New Penn Motor Express, Inc.
August 21, 2013
Page 3
We have also assumed that:
(i) the Registration Statement will be effective at the time the Securities are offered as contemplated by the Registration Statement;
(ii) any applicable prospectus supplement will have been prepared and filed with the Commission describing the Securities offered thereby to the extent necessary;
(iii) all Securities will be offered and sold in the manner stated in the Registration Statement or any applicable prospectus supplement;
(iv) the Securities will be issued and sold in the form and containing the terms set forth in the Registration Statement, the appropriate prospectus supplement and, as applicable, the appropriate Indenture, Deposit Agreement, Warrant Agreement, Purchase Contract Agreement or Subscription Rights Agreement; and
(v) the Company will have obtained any legally required consents, approvals, authorizations and other orders of the Commission and any other federal regulatory agencies necessary for the Securities to be offered and sold in the manner stated in the prospectus included in the Registration Statement or any applicable prospectus supplement.

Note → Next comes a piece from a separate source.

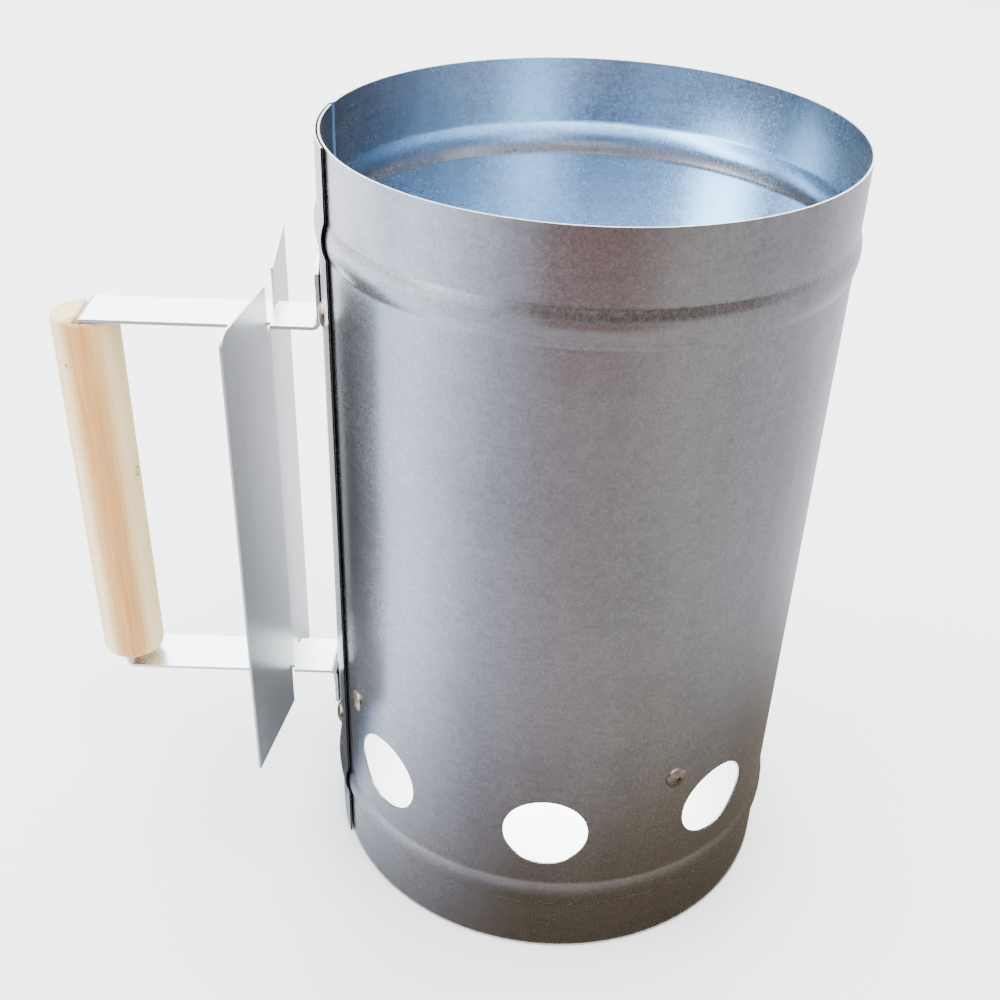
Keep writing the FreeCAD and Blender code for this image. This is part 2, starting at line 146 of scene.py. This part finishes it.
def steel(name, dark, light, rough, cylinder=False, streak=0.5, grain=1.0, foot_shade=0.0,
          relief=1.0):
    """Galvanised sheet: fine grain, faint rolling lines, clouds and light scuffs."""
    m = Nodes(name)
    x, y, z = m.xyz()[0], m.xyz()[1], m.xyz()[2]
    if cylinder:
        turn = m.math("ARCTAN2", y, x)
        around = m.math("MULTIPLY", turn, 0.085)
        roll = m.join(m.math("MULTIPLY", around, 30.0), m.math("MULTIPLY", z, 500.0), 0.0)
        down = m.join(m.math("MULTIPLY", around, 60.0), m.math("MULTIPLY", z, 5.0), 0.0)
    else:
        roll = m.join(m.math("MULTIPLY", x, 40.0), m.math("MULTIPLY", y, 900.0),
                      m.math("MULTIPLY", z, 40.0))
        down = m.join(m.math("MULTIPLY", x, 30.0), m.math("MULTIPLY", y, 120.0),
                      m.math("MULTIPLY", z, 8.0))
    cloud = m.noise(m.co, 14.0, 4.0, 0.55, 0.4)
    speck = m.noise(m.co, 1050.0, 2.0, 0.6)
    fine = m.noise(m.co, 2600.0, 1.0, 0.5)
    lines = m.noise(roll, 1.0, 3.0, 0.6)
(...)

Based upon and subject to the foregoing qualifications, assumptions and limitations and the further limitations and qualifications set forth below, we are of the opinion that:
1. | Each Pennsylvania Guarantor is a corporation validly existing and presently subsisting under the laws of the Commonwealth of Pennsylvania. |
2. | Each Pennsylvania Guarantor has the corporate power and authority under its articles of incorporation and bylaws to enter into and perform its obligations under the Indentures and the Guarantees. |
3. | No consent, waiver, approval, authorization or order of any governmental authority of the Commonwealth of Pennsylvania is required in connection with the execution and delivery by the Pennsylvania Guarantors of the Indentures and the Guarantees. |
4. | The execution and delivery of the Indentures by each Pennsylvania Guarantor and the performance by each Pennsylvania Guarantor of its obligations thereunder (including with respect to the Guarantees) do not conflict with or constitute or result in a breach or default under (or an event which with notice or the passage of time or both would constitute a default under) or result in the creation of a lien or encumbrance under or violation of any of, (i) the articles of incorporation or bylaws of such Pennsylvania Guarantor or (ii) any law of the Commonwealth of Pennsylvania or any rule or regulation thereunder. |
Roadway Next Day Corporation
USF Glen Moore Inc.
New Penn Motor Express, Inc.
August 21, 2013
Page 4
Our opinions expressed above are subject to the following limitations, exceptions, assumptions and qualifications:
A. | We express no opinion as to the applicability of, compliance with, or effect of: (i) any bankruptcy, insolvency, reorganization, fraudulent transfer, fraudulent conveyance, moratorium or other similar law affecting the enforcement of creditors’ rights generally; (ii) general principles of equity (regardless of whether enforcement is considered in a proceeding in equity or at law); (iii) public policy considerations which may limit the rights of parties to obtain certain remedies; (iv) any laws except the laws of the Commonwealth of Pennsylvania and the Commonwealth of Pennsylvania case law decided thereunder; and (v) the “Blue Sky” laws and regulations of the Commonwealth of Pennsylvania or any other state. |
B. | For purposes of our opinion in paragraph 1 hereof as to the valid existence and subsistence of the Pennsylvania Guarantors, we have relied solely upon subsistence certificates issued by the appropriate authorities in the Commonwealth of Pennsylvania on July 22, 2013. |
C. | For purposes of the opinions set forth above, we have assumed that each of the documents, including, without limitation, the Indentures and the Guarantees, that will be executed and delivered in consummation of the transactions described above are or will be identical in all material and relevant respects to the copies of such documents that we have examined in rendering the opinions expressed above and on which such opinions are based. |
This opinion is limited to the specific issues addressed herein, and no opinion may be inferred or implied beyond that expressly stated herein. The Securities may be sold from time to time as contemplated by the Registration Statement, and this opinion is limited to the laws, including the rules and regulations, as in effect on the date hereof, which laws are subject to change with possible retroactive effect. We assume no obligation or responsibility to revise, update or supplement this opinion as of any date subsequent to its date, and we assume no responsibility for advising you of any changes with respect to any matters described in this opinion letter should the present laws of the Commonwealth of Pennsylvania be changed by legislative action, judicial decision or otherwise or from the discovery, subsequent to the date hereof, of information not previously known to us pertaining to the events occurring prior to such date.
This opinion is furnished to you in connection with the filing of the Registration Statement in accordance with the requirements of Item 601(b)(5) of Regulation S-K under the Securities Act. Kirkland & Ellis LLP may rely upon this opinion in connection with its opinion addressed to the Company, dated the date hereof and filed with the Registration Statement, to the same extent as if it were an addressee hereof.
Roadway Next Day Corporation
USF Glen Moore Inc.
New Penn Motor Express, Inc.
August 21, 2013
Page 5
We hereby consent to the filing of this opinion with the commission as Exhibit 5.4 to the Registration Statement. We also consent to the reference to our firm under the heading “Legal Matters” in the prospectus included in the Registration Statement with respect to the laws of the Commonwealth of Pennsylvania. In giving this consent, we do not thereby admit that we are in the category of persons whose consent is required under Section 7 of the Securities Act or the rules and regulations of the Commission.